Another cultural practice, Chitomero, encourages parents to offer a dowry to an older man who agrees to marry their young daughter.

Phiri says the Girls Empowerment Network is asking traditional leaders to modify or abolish the practices.

“Over 22 community leaders sat down and drafted by-laws that are there to protect the adolescent girls. In these areas, child marriage is now a criminal offence. People have been penalized because of violating these by laws,” she says.

The Traditional Authority – Chitera, or supreme leader of the village and 50 others, has taken action against the practice. She says the by-laws penalize any traditional leader or parent who authorizes the marriage of a girl younger than 21 years of age.

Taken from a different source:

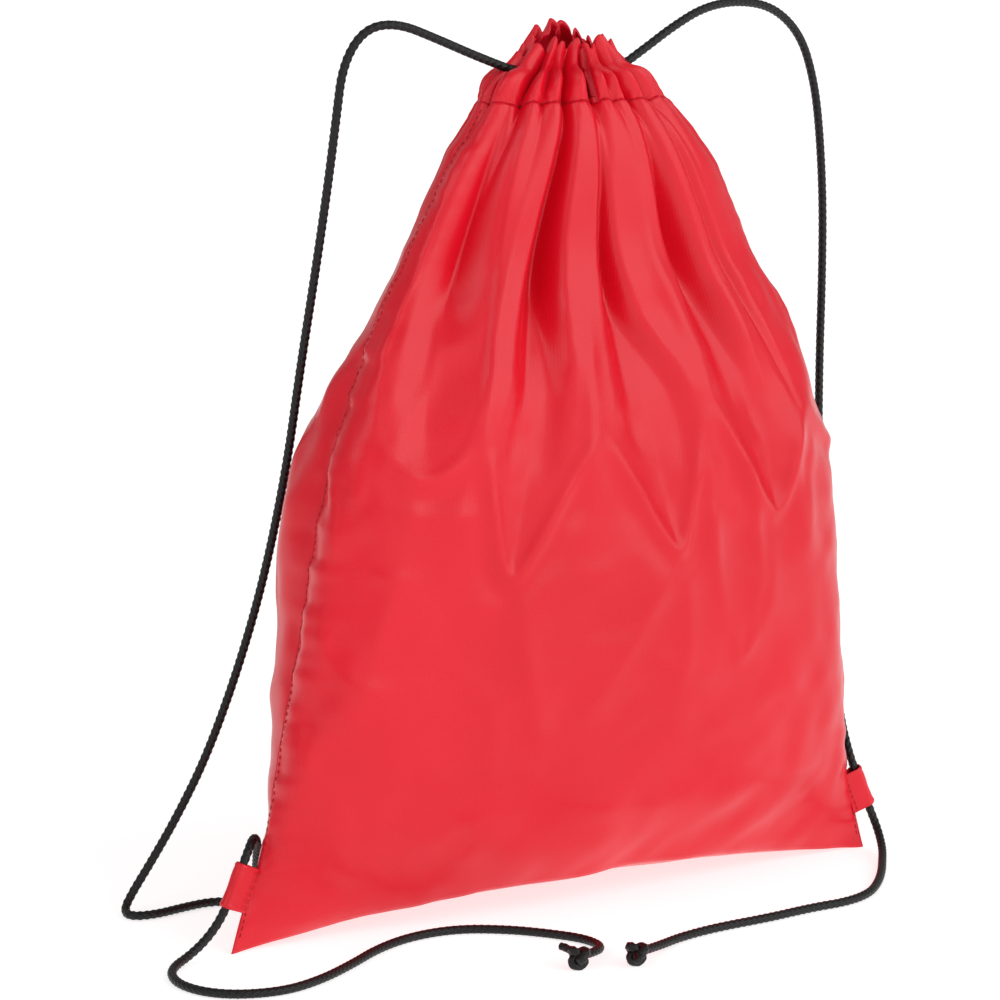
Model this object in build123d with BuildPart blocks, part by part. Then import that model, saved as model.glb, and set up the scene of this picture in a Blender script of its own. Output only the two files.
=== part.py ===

“The chiefs are penalized by paying seven goats to me," she says. "Parents who force their children into marriage would be fined to pay three chickens to their village headman and a goat to me, the ‘traditional authority.’”

Chitera says there have been no cases of child marriage since the formal adoption of the by-laws six months ago.

And this is good news to the girls in the district. Thokozani Kazembe is a 17-year old attending secondary school at Nkhande Secondary School.

“We girls here have benefited a lot from the empowerment project," says Kazembe. "Besides advocating the abolition of the bad cultural practices, it has also enlightened us to [think about] who we want to become after completing our education. In the past, we were attending school just because we wanted to learn reading and writing.”

Phiri says the challenge is that it becomes difficult to punish some people from villages which are not party to the bylaws when they take an underage girl for marriage.

She says if there are enough funds, they plan to extend the three- year project to the rest of the district and completely end early marriage.